When considering the overall power of the cloud, this is one of the areas where customer engagement can be strengthened the most. Providing a fast and responsive experience is critical to providing a strong first impression and successful customer engagement in the long term.

Always open: The need for stability and access

A single server inside a merchant’s facility can be vulnerable to everything from localized power outages to large-scale natural disasters. E-commerce merchants can and do take some significant steps to secure their servers. However, even when prioritized, this remains just one element of a company’s overall operations. The dedicated nature of cloud hosting providers means they can commit more resources to ensuring the server hosting your site remains operational 24/7 and cultivate the appropriate knowledge and skill sets among staff to quickly solve problems.

For customers, one of the only things worse than slow performance is no performance. If a technical issue or extended power outage knocks your internally hosted site offline, customers will likely go somewhere else. One of the most famous examples of downtime leading to lost revenue is an Aug. 2013 outage at Amazon. Roughly a half-hour of downtime led to a loss of $66,240 per minute, or close to $2 million for the entire outage. While rare, short outages can never be completely eliminated, the potentially substantial increase in risk that comes from local hosting can’t be ignored.

Uptime can be difficult to directly and explicitly promote to customers. However, a lack of sustained outages and a low chance of experiencing even a short one is enough to instill a positive feeling about ease of access and the ability to shop whenever desired among your customers.

A desire for security

There are few things an overwhelming number of consumers agree about, but security is one of them. A site has to both appear to be secure – especially important to customers who understand the general importance of a secure website for e-commerce, but not the technical details behind it – and have the right safeguards in place to prevent a number of different malicious actions.

While not all providers are equal in this regard, a reputable cloud hosting company offers both experience and expertise when it comes to physically securing cloud servers and protecting digital information. When a hosting provider has security specialists on staff and the right approach to potential issues like DDoS attacks and data breaches, you no longer have to worry about constantly maintaining and growing this technical knowledge in house.

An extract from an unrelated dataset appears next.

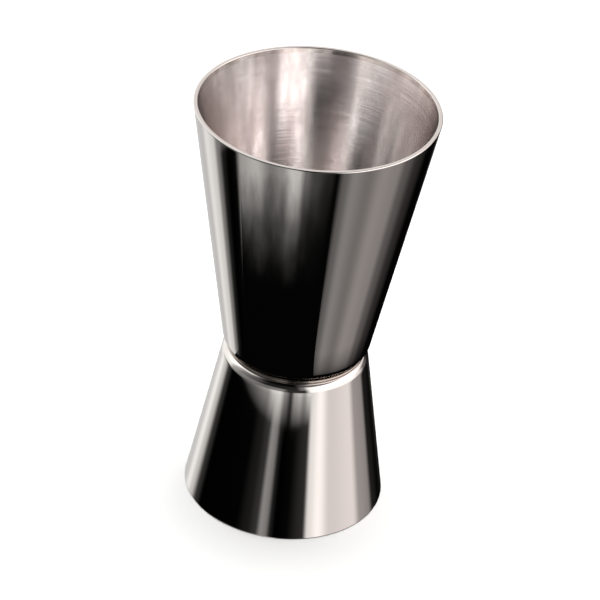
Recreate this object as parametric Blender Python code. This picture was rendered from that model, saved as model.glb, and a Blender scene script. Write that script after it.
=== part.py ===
# Double bar jigger: two drawn stainless steel cups welded floor to floor.
# Metres, +Z up. The origin is the centre of the small cup's mouth, which is the face it stands on.

import math

import bmesh
import bpy
from mathutils import Vector

# Driving dimensions
TOTAL_HEIGHT = 0.0840
SEAM_HEIGHT = 0.0322  # the plane where the two floors meet
LARGE_MOUTH_RADIUS = 0.0227
SMALL_MOUTH_RADIUS = 0.0192
WAIST_RADIUS = 0.0137  # where each wall would reach the seam plane without its rounded corner
SHEET = 0.0008
CLEARANCE = 0.0003  # between pieces that touch on the real object

# Outer radius of the bend between wall and floor
LARGE_BEND_RADIUS = 0.0028
SMALL_BEND_RADIUS = 0.0020
RIM_EDGE_RADIUS = 0.0002  # the deburred edges on each side of the rim's flat land

# Weld bead in the waist groove
BEAD_RADIUS = 0.00028
BEAD_RING_RADIUS = 0.0129

# Spot welds between the floors
WELD_COUNT = 3
WELD_CIRCLE_RADIUS = 0.0055
NUGGET_RADIUS = 0.0016
NUGGET_THICKNESS = 0.0005
NUGGET_EDGE = 0.00012
DENT_RADIUS = 0.0020
DENT_DEPTH = 0.00012

# Facets
RING_STEPS = 96
WELD_STEPS = 24
BEND_STEPS = 7
EDGE_STEPS = 2
BEAD_STEPS = 10
DENT_STEPS = 3

SMOOTH_ANGLE = math.radians(30)


def clear_scene():
    for item in list(bpy.data.objects):
        bpy.data.objects.remove(item)


def make_material(name, colour, roughness):
    material = bpy.data.materials.new(name)
    material.use_nodes = True
    shader = material.node_tree.nodes["Principled BSDF"]
    shader.inputs["Base Color"].default_value = (*colour, 1.0)
    shader.inputs["Metallic"].default_value = 1.0
    shader.inputs["Roughness"].default_value = roughness
    return material


def rounded_corner(before, corner, after, radius, steps):
    """The points of an arc that rounds the corner of a section between two straight lines."""
    back = (before - corner).normalized()
    ahead = (after - corner).normalized()
    half_angle = back.angle(ahead) / 2
    middle = (back + ahead).normalized()
    centre = corner + middle * (radius / math.sin(half_angle))
    start = corner + back * (radius / math.tan(half_angle)) - centre
    end = corner + ahead * (radius / math.tan(half_angle)) - centre
    sweep = start.angle_signed(end)
    points = []
    for step in range(steps + 1):
        angle = -sweep * step / steps
        turned = Vector((
            start.x * math.cos(angle) - start.y * math.sin(angle),
            start.x * math.sin(angle) + start.y * math.cos(angle),
        ))
        points.append(centre + turned)
    return points


def cup_section(mouth_radius, height, bend_radius):
    """Half of a cup's section as (radius, height) points, down the outside and up the inside.

    The cup stands on its floor with its mouth up. The section starts and ends on the floor's
    flat discs, which the revolve closes.
    """
    wall = Vector((mouth_radius - WAIST_RADIUS, height)).normalized()
    across = Vector((-wall.y, wall.x)) * SHEET
    land = SHEET / wall.y
    disc_radius = WAIST_RADIUS - bend_radius

    outer_mouth = Vector((mouth_radius, height))
    inner_mouth = Vector((mouth_radius - land, height))
    outer_corner = Vector((WAIST_RADIUS, 0.0))
    rise = SHEET - across.y
    inner_corner = outer_corner + across + wall * (rise / wall.y)
    outer_disc = Vector((disc_radius - bend_radius / 2, 0.0))
    inner_disc = Vector((outer_disc.x, SHEET))

    section = [outer_disc]
    section += rounded_corner(outer_disc, outer_corner, outer_mouth, bend_radius, BEND_STEPS)
    section += rounded_corner(outer_corner, outer_mouth, inner_mouth, RIM_EDGE_RADIUS, EDGE_STEPS)
    section += rounded_corner(outer_mouth, inner_mouth, inner_corner, RIM_EDGE_RADIUS, EDGE_STEPS)
    section += rounded_corner(
        inner_mouth, inner_corner, inner_disc, bend_radius - SHEET, BEND_STEPS
    )
    section.append(inner_disc)
    return section


def circle_section(ring_radius, height, radius, steps):
    points = []
    for step in range(steps):
        angle = 2 * math.pi * step / steps
        points.append(Vector((
            ring_radius + radius * math.cos(angle),
            height + radius * math.sin(angle),
        )))
    return points


def revolve(name, section, steps, closed=False):
    """A mesh turned from a section about Z. An open section's two ends become flat discs."""
    shape = bmesh.new()
    corners = [shape.verts.new((point.x, 0.0, point.y)) for point in section]
    edges = [shape.edges.new(pair) for pair in zip(corners, corners[1:])]
    if closed:
        edges.append(shape.edges.new((corners[-1], corners[0])))
    bmesh.ops.spin(
        shape,
        geom=corners + edges,
        axis=(0.0, 0.0, 1.0),
        cent=(0.0, 0.0, 0.0),
        angle=2 * math.pi,
        steps=steps,
        use_merge=True,
    )
    bmesh.ops.remove_doubles(shape, verts=shape.verts, dist=1e-6)
    open_edges = [edge for edge in shape.edges if edge.is_boundary]
    if open_edges:
        bmesh.ops.holes_fill(shape, edges=open_edges, sides=0)
    bmesh.ops.recalc_face_normals(shape, faces=shape.faces)
    mesh = bpy.data.meshes.new(name)
    shape.to_mesh(mesh)
    shape.free()
    mesh.shade_smooth()
    mesh.set_sharp_from_angle(angle=SMOOTH_ANGLE)
    return mesh


def add_object(name, mesh, material=None):
    item = bpy.data.objects.new(name, mesh)
    bpy.context.scene.collection.objects.link(item)
    if material:
        mesh.materials.append(material)
    return item


def weld_places():
    for index in range(WELD_COUNT):
        angle = 2 * math.pi * index / WELD_COUNT + math.pi / 2
        yield WELD_CIRCLE_RADIUS * math.cos(angle), WELD_CIRCLE_RADIUS * math.sin(angle)


def disc_section(radius, bottom, top):
    return [Vector((radius, top)), Vector((radius, bottom))]


def nugget_section():
    half = NUGGET_THICKNESS / 2
    inner = NUGGET_RADIUS - NUGGET_EDGE
    return [
        Vector((inner, half)),
        Vector((NUGGET_RADIUS, half - NUGGET_EDGE)),
        Vector((NUGGET_RADIUS, NUGGET_EDGE - half)),
        Vector((inner, -half)),
    ]


def dent_section(floor_height):
    """A shallow dish that sinks DENT_DEPTH into the floor and stands clear above it."""
    ball_radius = (DENT_RADIUS**2 + DENT_DEPTH**2) / (2 * DENT_DEPTH)
    reach = math.asin(DENT_RADIUS / ball_radius)
    points = [Vector((DENT_RADIUS, floor_height + DENT_DEPTH))]
    for step in range(DENT_STEPS):
        angle = reach * (1 - step / DENT_STEPS)
        sink = ball_radius * (math.cos(angle) - math.cos(reach))
        points.append(Vector((ball_radius * math.sin(angle), floor_height - sink)))
    return points


def add_cutter(name, cup, section):
    """Cuts the same turned shape out of a cup's floor at each weld."""
    for index, (x, y) in enumerate(weld_places(), start=1):
        cutter = add_object(f"{name}_{index}", revolve(name, section, WELD_STEPS))
        cutter.parent = cup
        cutter.location = (x, y, 0.0)
        cutter.hide_render = True
        cutter.display_type = "WIRE"
        cut = cup.modifiers.new(cutter.name, "BOOLEAN")
        cut.operation = "DIFFERENCE"
        cut.object = cutter


def add_cup(name, mouth_radius, height, bend_radius, material):
    cup = add_object(
        name, revolve(name, cup_section(mouth_radius, height, bend_radius), RING_STEPS), material
    )
    # The nugget and its clearance fill a pocket that is shared by the two floors.
    pocket_depth = (NUGGET_THICKNESS + CLEARANCE) / 2
    pocket = disc_section(NUGGET_RADIUS + CLEARANCE, -pocket_depth, pocket_depth)
    add_cutter(f"{name}_pocket", cup, pocket)
    add_cutter(f"{name}_dent", cup, dent_section(SHEET))
    return cup


def build():
    clear_scene()
    polished = make_material("polished_stainless_steel", (0.62, 0.61, 0.60), 0.08)
    satin = make_material("satin_stainless_steel", (0.60, 0.58, 0.57), 0.12)
    bead_metal = make_material("weld_bead", (0.50, 0.48, 0.46), 0.30)
    nugget_metal = make_material("weld_nugget", (0.33, 0.31, 0.29), 0.60)

    large_floor = SEAM_HEIGHT + CLEARANCE / 2
    large_cup = add_cup(
        "large_cup", LARGE_MOUTH_RADIUS, TOTAL_HEIGHT - large_floor, LARGE_BEND_RADIUS, polished
    )
    large_cup.location.z = large_floor

    small_floor = SEAM_HEIGHT - CLEARANCE / 2
    small_cup = add_cup(
        "small_cup", SMALL_MOUTH_RADIUS, small_floor, SMALL_BEND_RADIUS, satin
    )
    small_cup.location.z = small_floor
    small_cup.rotation_euler.y = math.pi

    bead = circle_section(BEAD_RING_RADIUS, 0.0, BEAD_RADIUS, BEAD_STEPS)
    waist_seam = add_object("waist_seam", revolve("waist_seam", bead, RING_STEPS, True), bead_metal)
    waist_seam.location.z = SEAM_HEIGHT

    for index, (x, y) in enumerate(weld_places(), start=1):
        name = f"weld_spot_{index}"
        nugget = add_object(name, revolve(name, nugget_section(), WELD_STEPS), nugget_metal)
        nugget.location = (x, y, SEAM_HEIGHT)


build()
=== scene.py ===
import math

import bpy
from mathutils import Matrix, Vector


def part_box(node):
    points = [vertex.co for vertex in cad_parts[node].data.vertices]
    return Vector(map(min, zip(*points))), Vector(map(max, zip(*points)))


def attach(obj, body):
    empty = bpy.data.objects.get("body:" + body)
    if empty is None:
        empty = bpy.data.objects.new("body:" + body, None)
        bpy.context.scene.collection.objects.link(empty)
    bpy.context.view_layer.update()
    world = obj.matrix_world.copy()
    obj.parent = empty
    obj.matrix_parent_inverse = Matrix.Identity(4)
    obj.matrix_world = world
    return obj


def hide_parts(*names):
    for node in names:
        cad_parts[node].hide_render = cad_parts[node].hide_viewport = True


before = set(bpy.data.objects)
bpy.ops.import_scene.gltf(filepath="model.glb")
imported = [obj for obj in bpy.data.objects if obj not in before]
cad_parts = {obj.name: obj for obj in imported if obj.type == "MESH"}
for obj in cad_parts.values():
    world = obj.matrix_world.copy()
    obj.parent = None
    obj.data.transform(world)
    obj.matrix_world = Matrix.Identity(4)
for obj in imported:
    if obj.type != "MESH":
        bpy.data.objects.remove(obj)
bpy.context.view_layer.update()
mm = 0.001


def linearColour(code):
    # an sRGB hex value as the linear colour that the shaders take
    channels = [int(code[i:i + 2], 16) / 255 for i in (1, 3, 5)]
    return [c / 12.92 if c <= 0.04045 else ((c + 0.055) / 1.055) ** 2.4 for c in channels] + [1.0]


def addNode(tree, kind, inputs=None, **settings):
    # One node with its settings. An input is a value, a node or socket to link from, or a list of those.
    node = tree.nodes.new(kind)
    for name, value in settings.items():
        setattr(node, name, value)
    for key, value in (inputs or {}).items():
        sources = value if isinstance(value, list) else [value]
        for source in sources:
            if isinstance(source, bpy.types.Node):
                source = next(socket for socket in source.outputs if socket.enabled)
            if isinstance(source, bpy.types.NodeSocket):
                tree.links.new(source, node.inputs[key])
            else:
                node.inputs[key].default_value = value    # a colour or a vector is a list too, set whole
                break
    return node


def newGeometryTree(name, inputs):
    tree = bpy.data.node_groups.new(name, "GeometryNodeTree")
    for label, kind in inputs.items():
        tree.interface.new_socket(name=label, in_out="INPUT", socket_type=kind)
    tree.interface.new_socket(name="Geometry", in_out="OUTPUT", socket_type="NodeSocketGeometry")
    return tree


def makeFromTree(name, tree, values):
    # runs a geometry tree on an empty mesh and keeps the result as a plain mesh object at the origin
    piece = bpy.data.objects.new(name, bpy.data.meshes.new(name))
    bpy.context.scene.collection.objects.link(piece)
    modifier = piece.modifiers.new(tree.name, "NODES")
    modifier.node_group = tree
    for socket in tree.interface.items_tree:
        if socket.in_out == "INPUT":
            modifier[socket.identifier] = values[socket.name]
    evaluated = piece.evaluated_get(bpy.context.evaluated_depsgraph_get())
    mesh = bpy.data.meshes.new_from_object(evaluated)
    piece.modifiers.clear()
    if mesh.materials[0] is None:
        mesh.materials.pop(index=0)    # the empty mesh's own slot, which no face uses
    piece.data = mesh
    mesh.name = name
    return piece


# what each finish of the steel looks like; lengths are the real spacing and depth of its marks
steel = {
    "polishedColour": "#DAD5D0",
    "polishedRoughness": 0.035,
    "hazeSize": 11 * mm,            # patches where the mop left the polish a little soft
    "hazeGain": 1.8,
    "scratchSpacing": 0.35 * mm,
    "scratchStretch": 0.08,         # hairlines run up the wall
    "scratchDepth": 0.004 * mm,
    "satinColour": "#F3F1F0",
    "satinRoughness": 0.12,
    "satinAnisotropy": 0.65,
    "turningPitch": 0.42 * mm,      # coarser than a real tool's feed, so that it shows
    "turningStretch": 0.03,         # turning marks run round the wall
    "turningRelief": 0.016 * mm,
    "satinStain": "#D3CCCA",
    "stainSize": 4.8 * mm,
    "stainStretch": 0.35,
    "beadColour": "#ABA49D",
    "beadRoughness": 0.1,
    "nuggetColour": "#7A726B",
    "nuggetRoughness": 0.6,
    "heatTint": "#8E8379",
    "grainSize": 0.55 * mm,
    "grainDepth": 0.01 * mm,
}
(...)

The question is: How can you broadcast this heightened sense of security to consumers? Highlighting your hosting provider’s use of Transport Layer Security and the associated utilization of HTTPS, as well as Payment Card Industry Data Security Standard compliance, is a good start. The image of many different security factors in play is reassuring to less technically inclined shoppers, while the verifiable presence of these factors appeals to those who have a better understanding of them. Leaning on your cloud hosting provider’s expertise in this area only makes your site appear more secure and therefore more desirable to shoppers.

The power of the cloud

While a number of different issues influence customer opinions of an e-commerce merchant, many of the most serious are based on the speed, security and stability of their websites. The direct, secure and stable path that cloud hosting creates to customers is far superior to local hosting inside a single or even many facilities. At its core, the cloud creates a better, more consistent and safer customer experience, allowing your business to increase and improve engagement.